--- begin DATASET CONTENT ---

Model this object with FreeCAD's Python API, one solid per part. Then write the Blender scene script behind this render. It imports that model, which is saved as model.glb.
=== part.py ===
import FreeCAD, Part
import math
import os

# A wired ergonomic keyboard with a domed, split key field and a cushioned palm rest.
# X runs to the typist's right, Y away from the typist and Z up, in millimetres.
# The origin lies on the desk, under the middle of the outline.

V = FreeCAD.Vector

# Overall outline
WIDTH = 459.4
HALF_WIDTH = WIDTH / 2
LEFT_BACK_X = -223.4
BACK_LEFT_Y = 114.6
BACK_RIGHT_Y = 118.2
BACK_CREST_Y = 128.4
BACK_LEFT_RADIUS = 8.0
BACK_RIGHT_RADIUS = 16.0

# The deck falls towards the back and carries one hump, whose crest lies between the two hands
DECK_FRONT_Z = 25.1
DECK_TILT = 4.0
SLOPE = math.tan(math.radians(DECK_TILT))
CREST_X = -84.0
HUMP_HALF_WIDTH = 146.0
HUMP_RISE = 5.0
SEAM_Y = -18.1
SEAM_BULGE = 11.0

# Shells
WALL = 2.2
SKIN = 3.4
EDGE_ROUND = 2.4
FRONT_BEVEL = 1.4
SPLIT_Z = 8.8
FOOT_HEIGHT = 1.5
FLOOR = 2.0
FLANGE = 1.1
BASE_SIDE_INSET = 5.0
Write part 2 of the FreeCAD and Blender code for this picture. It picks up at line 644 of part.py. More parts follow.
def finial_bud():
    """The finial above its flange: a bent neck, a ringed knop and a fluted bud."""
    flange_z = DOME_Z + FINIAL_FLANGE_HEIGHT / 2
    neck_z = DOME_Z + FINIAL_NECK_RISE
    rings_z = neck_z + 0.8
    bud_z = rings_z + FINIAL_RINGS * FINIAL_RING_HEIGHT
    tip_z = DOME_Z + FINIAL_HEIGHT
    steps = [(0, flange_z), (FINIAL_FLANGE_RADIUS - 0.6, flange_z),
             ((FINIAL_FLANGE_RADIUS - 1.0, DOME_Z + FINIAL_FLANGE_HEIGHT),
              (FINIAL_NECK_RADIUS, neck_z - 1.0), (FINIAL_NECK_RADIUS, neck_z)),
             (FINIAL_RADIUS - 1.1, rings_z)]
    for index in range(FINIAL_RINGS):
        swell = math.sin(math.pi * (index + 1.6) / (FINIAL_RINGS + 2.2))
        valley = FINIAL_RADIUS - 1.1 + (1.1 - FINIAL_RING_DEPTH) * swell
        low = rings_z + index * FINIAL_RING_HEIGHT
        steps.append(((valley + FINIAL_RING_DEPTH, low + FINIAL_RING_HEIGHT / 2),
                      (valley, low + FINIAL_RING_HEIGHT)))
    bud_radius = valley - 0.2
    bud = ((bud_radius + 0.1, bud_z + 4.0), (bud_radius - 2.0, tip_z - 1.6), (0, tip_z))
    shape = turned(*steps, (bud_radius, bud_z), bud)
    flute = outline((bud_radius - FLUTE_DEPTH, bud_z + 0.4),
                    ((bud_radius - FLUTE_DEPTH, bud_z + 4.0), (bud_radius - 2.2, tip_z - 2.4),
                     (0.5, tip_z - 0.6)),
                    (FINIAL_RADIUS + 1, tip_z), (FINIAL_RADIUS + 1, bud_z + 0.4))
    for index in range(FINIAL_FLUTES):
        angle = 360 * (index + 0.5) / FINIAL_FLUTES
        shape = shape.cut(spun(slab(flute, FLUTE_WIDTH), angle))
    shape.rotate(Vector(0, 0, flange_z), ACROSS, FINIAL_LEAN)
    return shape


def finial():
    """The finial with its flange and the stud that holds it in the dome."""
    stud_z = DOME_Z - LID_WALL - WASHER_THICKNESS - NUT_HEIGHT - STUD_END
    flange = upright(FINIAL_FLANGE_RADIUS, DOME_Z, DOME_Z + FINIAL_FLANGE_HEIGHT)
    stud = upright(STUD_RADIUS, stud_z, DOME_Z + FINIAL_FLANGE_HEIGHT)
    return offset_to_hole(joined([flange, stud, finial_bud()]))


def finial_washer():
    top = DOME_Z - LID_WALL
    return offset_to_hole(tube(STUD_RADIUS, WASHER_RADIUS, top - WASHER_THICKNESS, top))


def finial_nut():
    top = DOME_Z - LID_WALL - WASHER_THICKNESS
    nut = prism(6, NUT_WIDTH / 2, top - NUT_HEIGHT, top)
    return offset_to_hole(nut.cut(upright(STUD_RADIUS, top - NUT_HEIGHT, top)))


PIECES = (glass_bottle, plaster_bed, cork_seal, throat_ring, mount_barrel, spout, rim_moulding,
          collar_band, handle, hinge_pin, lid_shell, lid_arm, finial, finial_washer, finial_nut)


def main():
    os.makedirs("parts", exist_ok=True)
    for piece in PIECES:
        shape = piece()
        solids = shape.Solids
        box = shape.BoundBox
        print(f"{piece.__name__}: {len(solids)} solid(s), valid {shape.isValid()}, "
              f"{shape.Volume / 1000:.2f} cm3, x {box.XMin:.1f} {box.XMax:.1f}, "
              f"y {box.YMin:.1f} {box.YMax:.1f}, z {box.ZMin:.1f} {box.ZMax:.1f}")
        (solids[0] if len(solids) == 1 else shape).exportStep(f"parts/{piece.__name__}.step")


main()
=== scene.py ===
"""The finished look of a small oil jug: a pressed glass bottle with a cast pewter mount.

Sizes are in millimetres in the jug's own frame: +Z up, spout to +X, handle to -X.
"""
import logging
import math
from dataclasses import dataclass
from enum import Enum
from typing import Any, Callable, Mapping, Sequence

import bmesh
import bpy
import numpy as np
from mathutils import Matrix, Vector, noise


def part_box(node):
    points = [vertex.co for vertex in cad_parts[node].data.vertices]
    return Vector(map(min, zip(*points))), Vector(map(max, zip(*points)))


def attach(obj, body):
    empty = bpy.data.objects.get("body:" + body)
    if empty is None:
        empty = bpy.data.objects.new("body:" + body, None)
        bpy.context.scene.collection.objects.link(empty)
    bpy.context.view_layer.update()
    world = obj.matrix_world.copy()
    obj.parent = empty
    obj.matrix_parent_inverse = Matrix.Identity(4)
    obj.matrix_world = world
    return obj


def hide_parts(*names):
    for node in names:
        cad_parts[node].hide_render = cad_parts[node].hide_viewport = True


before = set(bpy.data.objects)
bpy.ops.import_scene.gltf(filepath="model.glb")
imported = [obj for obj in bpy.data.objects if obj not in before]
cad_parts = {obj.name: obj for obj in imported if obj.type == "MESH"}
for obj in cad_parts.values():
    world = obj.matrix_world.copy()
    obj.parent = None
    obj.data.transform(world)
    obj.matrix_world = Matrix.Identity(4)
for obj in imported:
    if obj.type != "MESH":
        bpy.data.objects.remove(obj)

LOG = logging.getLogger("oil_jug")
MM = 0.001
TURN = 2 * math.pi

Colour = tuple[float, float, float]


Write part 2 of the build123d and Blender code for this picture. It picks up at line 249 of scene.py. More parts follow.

--- end DATASET CONTENT ---

- **PROBLEM DESCRIPTION**: Retype precisely, and only, the span of lines that opens at the line containing "(solids[0] if len(solids)" and closes at the line containing "obj.parent = empty", both inclusive.

- **RESULT OF THE EXERCISE**:
        (solids[0] if len(solids) == 1 else shape).exportStep(f"parts/{piece.__name__}.step")


main()
=== scene.py ===
"""The finished look of a small oil jug: a pressed glass bottle with a cast pewter mount.

Sizes are in millimetres in the jug's own frame: +Z up, spout to +X, handle to -X.
"""
import logging
import math
from dataclasses import dataclass
from enum import Enum
from typing import Any, Callable, Mapping, Sequence

import bmesh
import bpy
import numpy as np
from mathutils import Matrix, Vector, noise


def part_box(node):
    points = [vertex.co for vertex in cad_parts[node].data.vertices]
    return Vector(map(min, zip(*points))), Vector(map(max, zip(*points)))


def attach(obj, body):
    empty = bpy.data.objects.get("body:" + body)
    if empty is None:
        empty = bpy.data.objects.new("body:" + body, None)
        bpy.context.scene.collection.objects.link(empty)
    bpy.context.view_layer.update()
    world = obj.matrix_world.copy()
    obj.parent = empty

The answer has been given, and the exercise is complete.